Я не знала куда глаза девать. Как я могла признаться, что это чудовищно? Эдит решила бы, что я ее нарочно расстраиваю, хочу поссориться. И я отвечала без зазрения совести: «Великолепно! Какой красавец!»
«Да?..— тянул Марсель в недоумении, не веря своим глазам.— Ну, раз ты говоришь, что это хорошо, так и быть, надену…»
Но он очень огорчался. Он просто страдал. Другие тоже страдали, но он — как никто. Он испытывал глубокое убеждение, что Эдит в интеллектуальном плане стоит намного выше него. Он рассчитывал, что она воспитает его, даст ему образование, научит держаться. Он полагался на нее во всем, всего от нее ждал.

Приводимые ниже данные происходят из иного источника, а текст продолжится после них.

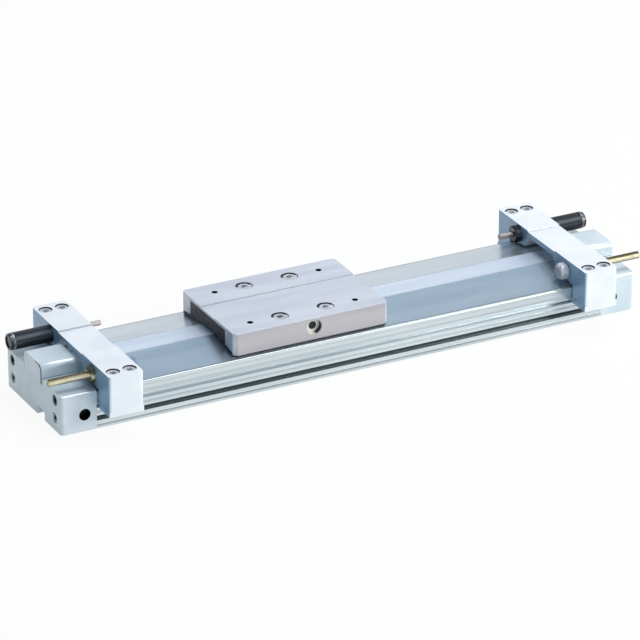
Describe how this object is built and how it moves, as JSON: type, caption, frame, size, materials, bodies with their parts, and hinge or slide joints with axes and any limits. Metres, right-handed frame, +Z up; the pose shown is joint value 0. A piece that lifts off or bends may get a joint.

За кулисами во время концертов Эдит этот великан сжимался в комочек. Он смотрел на нее и слушал с замиранием сердца! Его больше всего поражал ее голос. Каждый раз он мне повторял: «Представляешь, ведь она весит всего треть моего веса; я дуну на нее — она рассыплется! Такая кроха и такой голос! В голове не укладывается!»
Каждый вечер после концерта из гримерной Эдит приходилось забирать кучу вещей: стакан, капли для носа, платок, косметические салфетки, таблетки аспирина, карандаш, тетрадь, учебники английского и т.д. Она ничего не оставляла. Все увозилось, а назавтра привозилось снова.
Когда Марсель бывал с нами, он обязательно проверял: «Момона, ты ее кошелку не забыла? А платье ты взяла?»
Много времени спустя, после смерти Марселя, я продолжала слышать в гримерной его голос: «А платье?»